1993 Big East Conference softball tournament
- Teams: 4
- Format: Single-elimination tournament
- Finals site: Connecticut Softball Stadium; Storrs, Connecticut;
- Champions: Connecticut (4th title)
- Winning coach: Karen Mullins (4th title)
- MVP: Janna Venice (Connecticut)

= 1993 Big East Conference softball tournament =

The 1993 Big East Conference softball tournament was held at Connecticut Softball Stadium in Storrs, Connecticut. The tournament, hosted by the University of Connecticut, ran April 23 and April 24, 1993 and determined the champion for the Big East Conference for the 1993 NCAA Division I softball season. Top-seeded Connecticut won the tournament for the fourth time and earned the Big East Conference's automatic bid to the 1993 NCAA Division I softball tournament.

==Format and seeding==
The top four teams from the conference's round-robin regular season qualified for the tournament, and were seeded one through four. They played a double-elimination tournament.
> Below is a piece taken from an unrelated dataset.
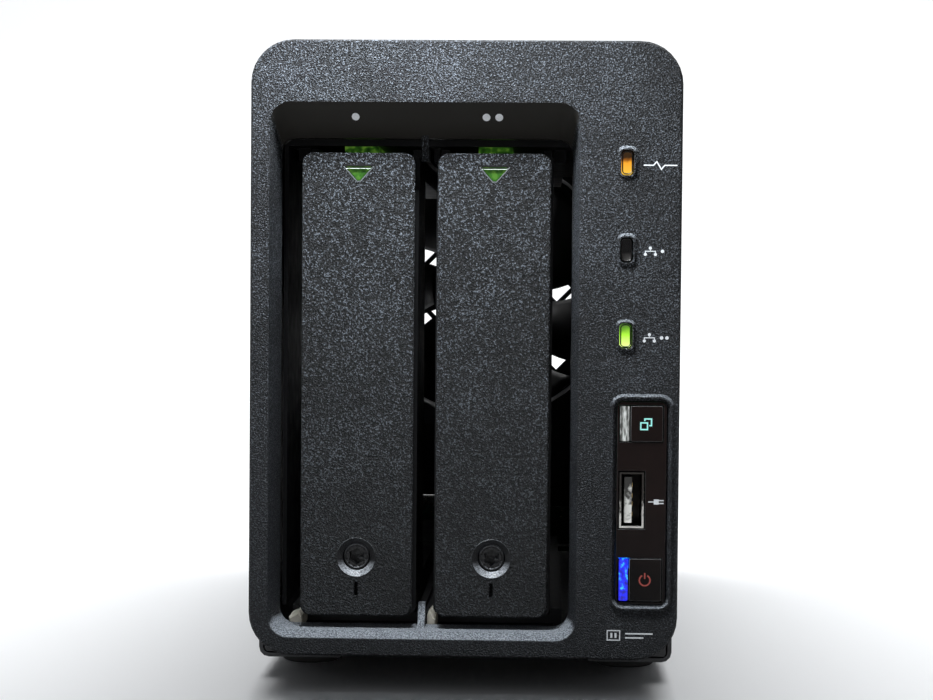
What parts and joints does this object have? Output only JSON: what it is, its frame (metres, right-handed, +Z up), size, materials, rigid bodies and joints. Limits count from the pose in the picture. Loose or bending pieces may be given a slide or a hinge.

| Team | W | L | Pct. | GB | Seed |
|---|---|---|---|---|---|
| Connecticut | 17 | 1 | .944 | — | 1 |
| Providence | 13 | 5 | .722 | 4 | 2 |
| Boston College | 7 | 9 | .438 | 9 | 3 |
| Villanova | 7 | 11 | .389 | 10 | 4 |
| St. John's | 7 | 13 | .350 | 11 | — |
| Seton Hall | 3 | 15 | .167 | 14 | — |

==Most Outstanding Player==
Janna Venice was named Tournament Most Outstanding Player. Venice was an outfielder for Connecticut.